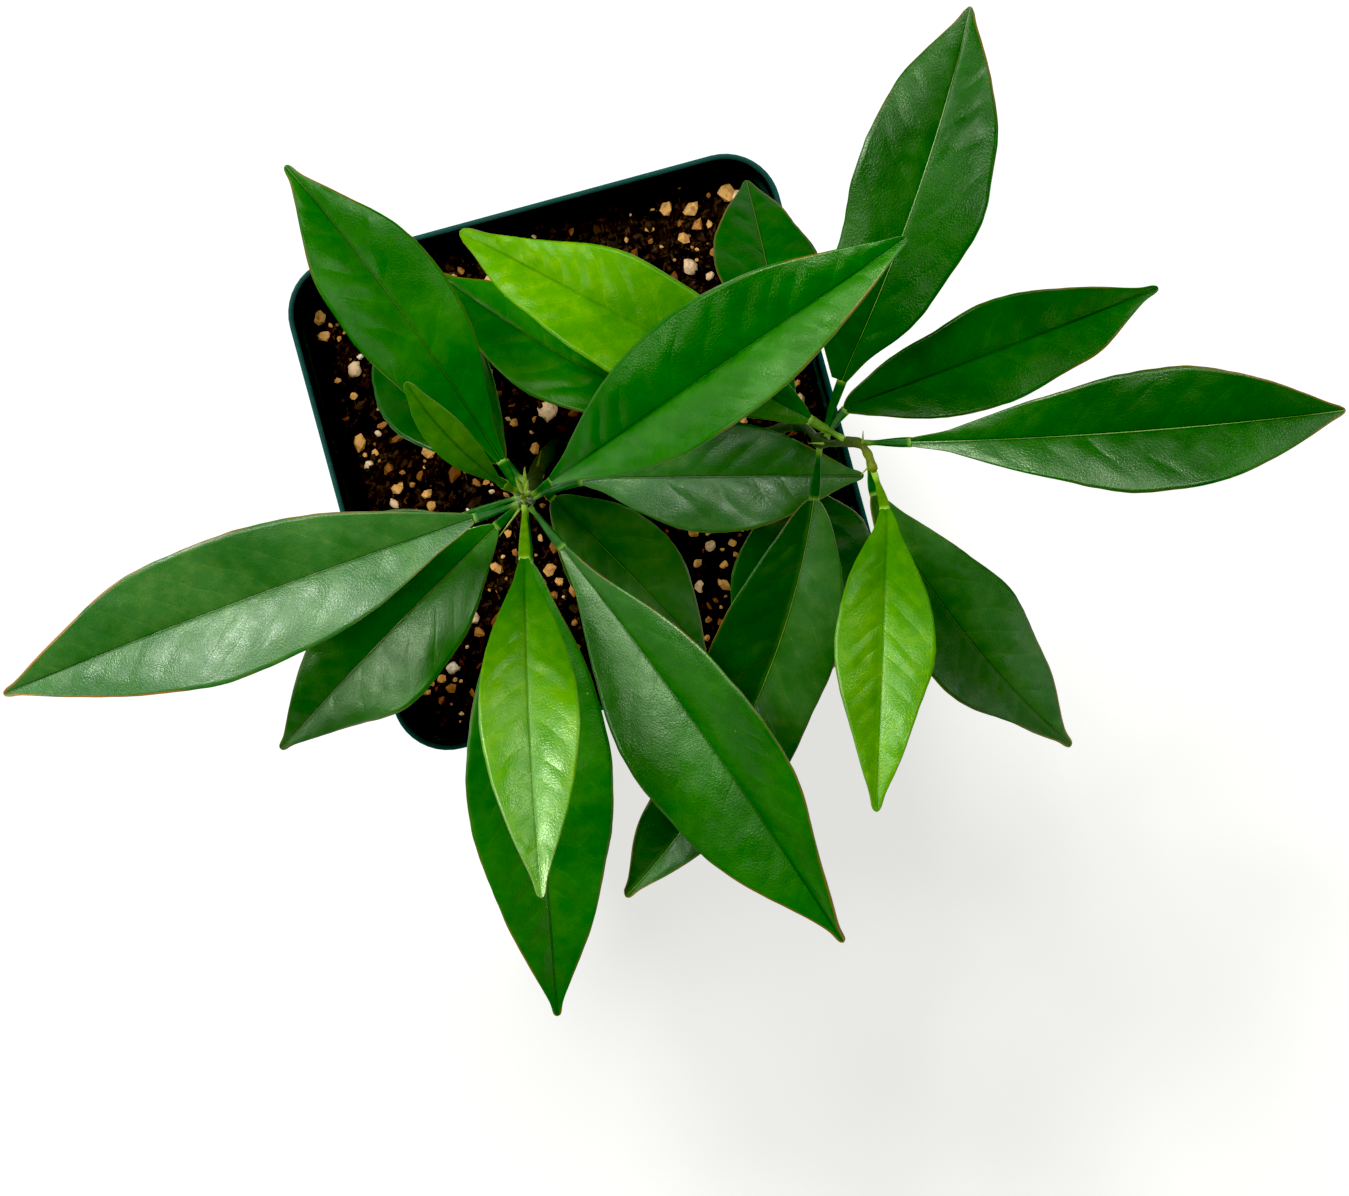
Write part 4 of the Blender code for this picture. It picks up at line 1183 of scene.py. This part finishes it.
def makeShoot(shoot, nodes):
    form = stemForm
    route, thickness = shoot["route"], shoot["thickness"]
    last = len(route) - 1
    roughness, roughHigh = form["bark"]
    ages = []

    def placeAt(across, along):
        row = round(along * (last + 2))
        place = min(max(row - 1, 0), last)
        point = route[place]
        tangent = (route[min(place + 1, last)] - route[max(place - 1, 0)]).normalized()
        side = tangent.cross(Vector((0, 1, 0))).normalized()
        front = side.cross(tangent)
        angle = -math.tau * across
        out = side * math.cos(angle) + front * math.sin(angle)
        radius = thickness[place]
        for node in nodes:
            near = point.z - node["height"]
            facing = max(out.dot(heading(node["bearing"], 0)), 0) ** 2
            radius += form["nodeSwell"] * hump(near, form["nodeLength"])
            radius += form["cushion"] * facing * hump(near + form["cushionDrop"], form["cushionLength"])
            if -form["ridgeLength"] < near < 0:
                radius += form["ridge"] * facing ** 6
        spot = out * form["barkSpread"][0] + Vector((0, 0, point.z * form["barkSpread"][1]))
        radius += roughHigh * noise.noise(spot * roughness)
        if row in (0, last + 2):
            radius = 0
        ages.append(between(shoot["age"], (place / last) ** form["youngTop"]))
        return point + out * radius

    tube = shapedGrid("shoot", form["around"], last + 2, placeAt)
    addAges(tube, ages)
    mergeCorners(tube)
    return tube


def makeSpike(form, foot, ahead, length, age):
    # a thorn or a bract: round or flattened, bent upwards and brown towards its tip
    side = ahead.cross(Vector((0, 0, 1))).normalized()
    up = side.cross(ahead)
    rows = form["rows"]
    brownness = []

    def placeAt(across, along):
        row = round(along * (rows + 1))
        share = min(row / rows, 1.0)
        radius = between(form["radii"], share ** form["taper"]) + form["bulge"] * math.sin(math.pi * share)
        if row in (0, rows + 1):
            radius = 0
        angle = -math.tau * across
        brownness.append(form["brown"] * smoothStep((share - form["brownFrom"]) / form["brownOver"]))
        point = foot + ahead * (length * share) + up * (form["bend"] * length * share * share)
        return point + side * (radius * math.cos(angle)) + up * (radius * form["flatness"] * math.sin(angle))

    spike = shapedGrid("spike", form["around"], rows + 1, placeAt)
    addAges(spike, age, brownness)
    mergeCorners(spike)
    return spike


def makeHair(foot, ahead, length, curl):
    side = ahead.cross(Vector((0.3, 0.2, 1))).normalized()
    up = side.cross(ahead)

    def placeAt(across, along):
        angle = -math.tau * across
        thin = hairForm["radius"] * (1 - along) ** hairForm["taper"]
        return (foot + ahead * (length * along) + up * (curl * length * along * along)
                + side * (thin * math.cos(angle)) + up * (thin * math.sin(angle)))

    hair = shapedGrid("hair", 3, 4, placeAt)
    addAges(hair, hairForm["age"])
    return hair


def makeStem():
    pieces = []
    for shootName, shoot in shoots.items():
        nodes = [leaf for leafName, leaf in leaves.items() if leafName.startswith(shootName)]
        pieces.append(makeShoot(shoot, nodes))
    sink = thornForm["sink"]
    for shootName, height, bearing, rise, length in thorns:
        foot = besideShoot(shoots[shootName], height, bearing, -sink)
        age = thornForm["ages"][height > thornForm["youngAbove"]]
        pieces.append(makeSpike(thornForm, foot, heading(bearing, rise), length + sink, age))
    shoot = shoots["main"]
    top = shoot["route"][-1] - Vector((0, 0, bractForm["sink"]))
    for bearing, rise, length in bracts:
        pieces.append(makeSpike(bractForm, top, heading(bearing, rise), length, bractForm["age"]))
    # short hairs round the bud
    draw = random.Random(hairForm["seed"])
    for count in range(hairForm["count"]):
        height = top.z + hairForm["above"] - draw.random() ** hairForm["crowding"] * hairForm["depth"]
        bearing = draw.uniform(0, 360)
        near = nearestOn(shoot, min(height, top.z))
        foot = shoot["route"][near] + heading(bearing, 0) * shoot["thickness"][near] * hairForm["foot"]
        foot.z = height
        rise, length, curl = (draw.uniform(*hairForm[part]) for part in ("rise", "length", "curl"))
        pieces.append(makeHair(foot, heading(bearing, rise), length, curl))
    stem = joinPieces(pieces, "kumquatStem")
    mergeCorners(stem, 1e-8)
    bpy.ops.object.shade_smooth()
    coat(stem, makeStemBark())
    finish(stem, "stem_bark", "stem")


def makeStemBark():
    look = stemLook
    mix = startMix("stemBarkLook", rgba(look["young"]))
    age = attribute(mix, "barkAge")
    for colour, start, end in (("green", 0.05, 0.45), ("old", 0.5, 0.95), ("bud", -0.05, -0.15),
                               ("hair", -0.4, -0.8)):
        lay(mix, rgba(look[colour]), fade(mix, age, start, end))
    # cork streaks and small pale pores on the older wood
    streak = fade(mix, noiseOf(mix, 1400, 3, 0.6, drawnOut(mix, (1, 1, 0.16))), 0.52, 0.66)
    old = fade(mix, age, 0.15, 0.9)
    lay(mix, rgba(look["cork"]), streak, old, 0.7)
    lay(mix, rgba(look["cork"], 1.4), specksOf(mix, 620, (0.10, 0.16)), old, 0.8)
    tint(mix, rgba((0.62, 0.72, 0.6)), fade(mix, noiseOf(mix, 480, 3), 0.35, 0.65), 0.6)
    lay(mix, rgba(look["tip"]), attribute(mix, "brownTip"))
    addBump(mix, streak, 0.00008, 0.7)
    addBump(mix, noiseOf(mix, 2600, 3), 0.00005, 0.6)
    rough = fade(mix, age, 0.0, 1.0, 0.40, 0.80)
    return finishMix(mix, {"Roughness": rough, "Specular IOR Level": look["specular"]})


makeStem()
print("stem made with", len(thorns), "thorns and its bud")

•••

- [The task] Copy out all of the lines above exactly.

- [Written solution]
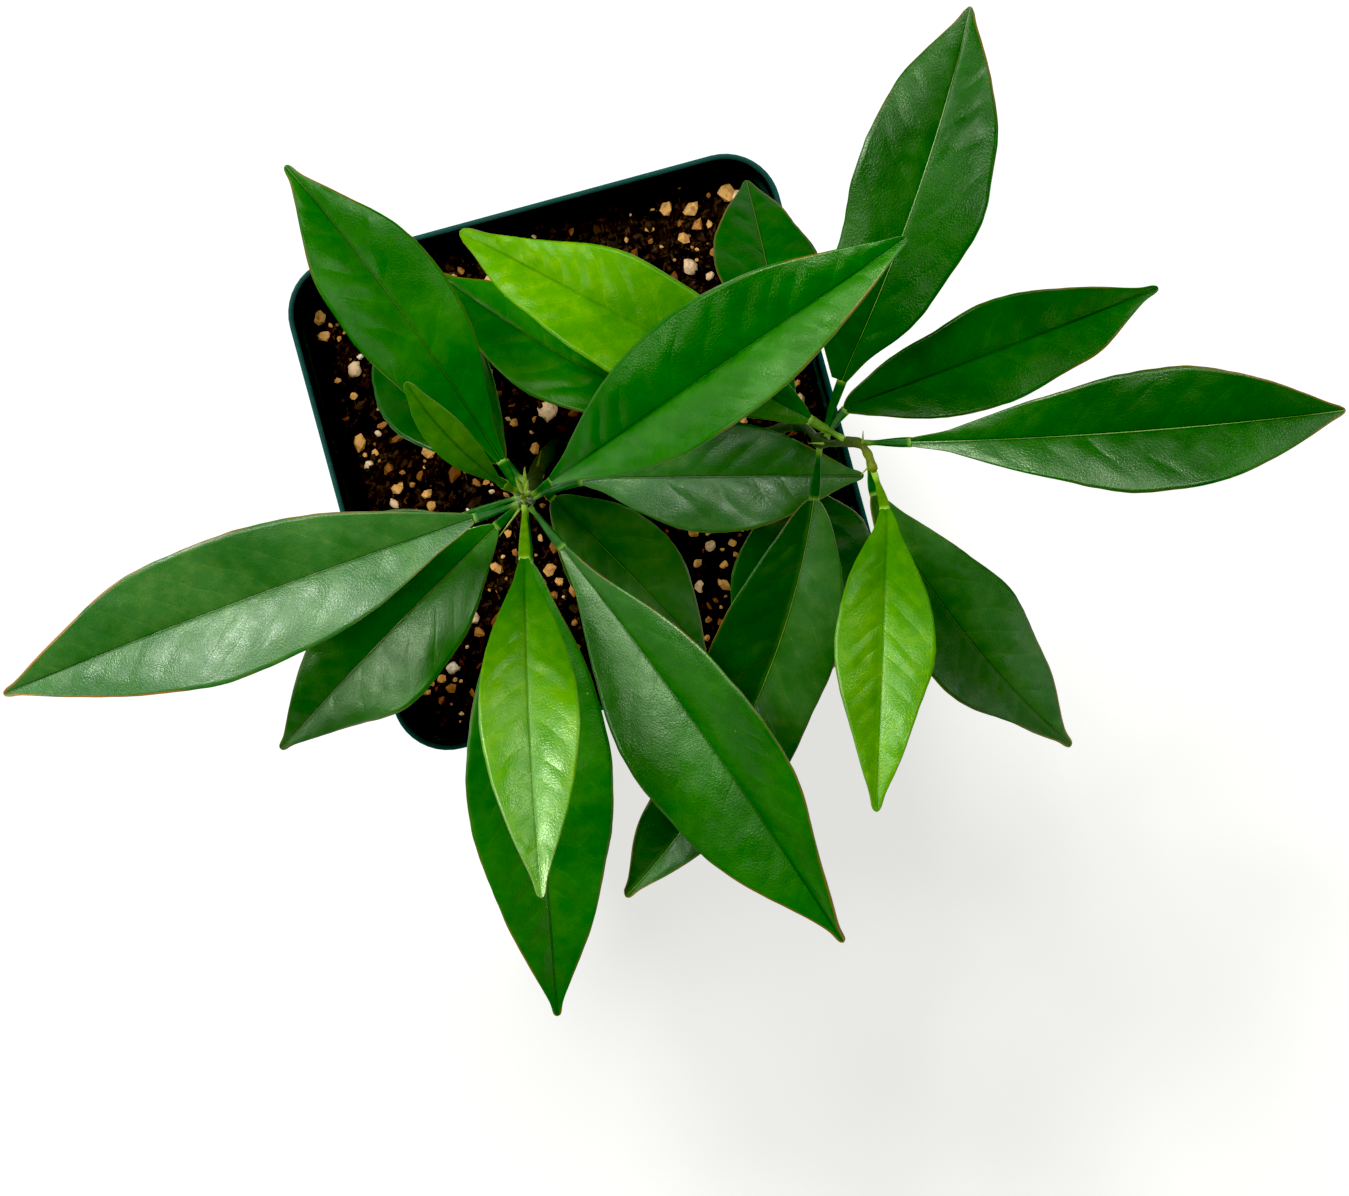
Write part 4 of the Blender code for this picture. It picks up at line 1183 of scene.py. This part finishes it.
def makeShoot(shoot, nodes):
    form = stemForm
    route, thickness = shoot["route"], shoot["thickness"]
    last = len(route) - 1
    roughness, roughHigh = form["bark"]
    ages = []

    def placeAt(across, along):
        row = round(along * (last + 2))
        place = min(max(row - 1, 0), last)
        point = route[place]
        tangent = (route[min(place + 1, last)] - route[max(place - 1, 0)]).normalized()
        side = tangent.cross(Vector((0, 1, 0))).normalized()
        front = side.cross(tangent)
        angle = -math.tau * across
        out = side * math.cos(angle) + front * math.sin(angle)
        radius = thickness[place]
        for node in nodes:
            near = point.z - node["height"]
            facing = max(out.dot(heading(node["bearing"], 0)), 0) ** 2
            radius += form["nodeSwell"] * hump(near, form["nodeLength"])
            radius += form["cushion"] * facing * hump(near + form["cushionDrop"], form["cushionLength"])
            if -form["ridgeLength"] < near < 0:
                radius += form["ridge"] * facing ** 6
        spot = out * form["barkSpread"][0] + Vector((0, 0, point.z * form["barkSpread"][1]))
        radius += roughHigh * noise.noise(spot * roughness)
        if row in (0, last + 2):
            radius = 0
        ages.append(between(shoot["age"], (place / last) ** form["youngTop"]))
        return point + out * radius

    tube = shapedGrid("shoot", form["around"], last + 2, placeAt)
    addAges(tube, ages)
    mergeCorners(tube)
    return tube


def makeSpike(form, foot, ahead, length, age):
    # a thorn or a bract: round or flattened, bent upwards and brown towards its tip
    side = ahead.cross(Vector((0, 0, 1))).normalized()
    up = side.cross(ahead)
    rows = form["rows"]
    brownness = []

    def placeAt(across, along):
        row = round(along * (rows + 1))
        share = min(row / rows, 1.0)
        radius = between(form["radii"], share ** form["taper"]) + form["bulge"] * math.sin(math.pi * share)
        if row in (0, rows + 1):
            radius = 0
        angle = -math.tau * across
        brownness.append(form["brown"] * smoothStep((share - form["brownFrom"]) / form["brownOver"]))
        point = foot + ahead * (length * share) + up * (form["bend"] * length * share * share)
        return point + side * (radius * math.cos(angle)) + up * (radius * form["flatness"] * math.sin(angle))

    spike = shapedGrid("spike", form["around"], rows + 1, placeAt)
    addAges(spike, age, brownness)
    mergeCorners(spike)
    return spike


def makeHair(foot, ahead, length, curl):
    side = ahead.cross(Vector((0.3, 0.2, 1))).normalized()
    up = side.cross(ahead)

    def placeAt(across, along):
        angle = -math.tau * across
        thin = hairForm["radius"] * (1 - along) ** hairForm["taper"]
        return (foot + ahead * (length * along) + up * (curl * length * along * along)
                + side * (thin * math.cos(angle)) + up * (thin * math.sin(angle)))

    hair = shapedGrid("hair", 3, 4, placeAt)
    addAges(hair, hairForm["age"])
    return hair


def makeStem():
    pieces = []
    for shootName, shoot in shoots.items():
        nodes = [leaf for leafName, leaf in leaves.items() if leafName.startswith(shootName)]
        pieces.append(makeShoot(shoot, nodes))
    sink = thornForm["sink"]
    for shootName, height, bearing, rise, length in thorns:
        foot = besideShoot(shoots[shootName], height, bearing, -sink)
        age = thornForm["ages"][height > thornForm["youngAbove"]]
        pieces.append(makeSpike(thornForm, foot, heading(bearing, rise), length + sink, age))
    shoot = shoots["main"]
    top = shoot["route"][-1] - Vector((0, 0, bractForm["sink"]))
    for bearing, rise, length in bracts:
        pieces.append(makeSpike(bractForm, top, heading(bearing, rise), length, bractForm["age"]))
    # short hairs round the bud
    draw = random.Random(hairForm["seed"])
    for count in range(hairForm["count"]):
        height = top.z + hairForm["above"] - draw.random() ** hairForm["crowding"] * hairForm["depth"]
        bearing = draw.uniform(0, 360)
        near = nearestOn(shoot, min(height, top.z))
        foot = shoot["route"][near] + heading(bearing, 0) * shoot["thickness"][near] * hairForm["foot"]
        foot.z = height
        rise, length, curl = (draw.uniform(*hairForm[part]) for part in ("rise", "length", "curl"))
        pieces.append(makeHair(foot, heading(bearing, rise), length, curl))
    stem = joinPieces(pieces, "kumquatStem")
    mergeCorners(stem, 1e-8)
    bpy.ops.object.shade_smooth()
    coat(stem, makeStemBark())
    finish(stem, "stem_bark", "stem")


def makeStemBark():
    look = stemLook
    mix = startMix("stemBarkLook", rgba(look["young"]))
    age = attribute(mix, "barkAge")
    for colour, start, end in (("green", 0.05, 0.45), ("old", 0.5, 0.95), ("bud", -0.05, -0.15),
                               ("hair", -0.4, -0.8)):
        lay(mix, rgba(look[colour]), fade(mix, age, start, end))
    # cork streaks and small pale pores on the older wood
    streak = fade(mix, noiseOf(mix, 1400, 3, 0.6, drawnOut(mix, (1, 1, 0.16))), 0.52, 0.66)
    old = fade(mix, age, 0.15, 0.9)
    lay(mix, rgba(look["cork"]), streak, old, 0.7)
    lay(mix, rgba(look["cork"], 1.4), specksOf(mix, 620, (0.10, 0.16)), old, 0.8)
    tint(mix, rgba((0.62, 0.72, 0.6)), fade(mix, noiseOf(mix, 480, 3), 0.35, 0.65), 0.6)
    lay(mix, rgba(look["tip"]), attribute(mix, "brownTip"))
    addBump(mix, streak, 0.00008, 0.7)
    addBump(mix, noiseOf(mix, 2600, 3), 0.00005, 0.6)
    rough = fade(mix, age, 0.0, 1.0, 0.40, 0.80)
    return finishMix(mix, {"Roughness": rough, "Specular IOR Level": look["specular"]})


makeStem()
print("stem made with", len(thorns), "thorns and its bud")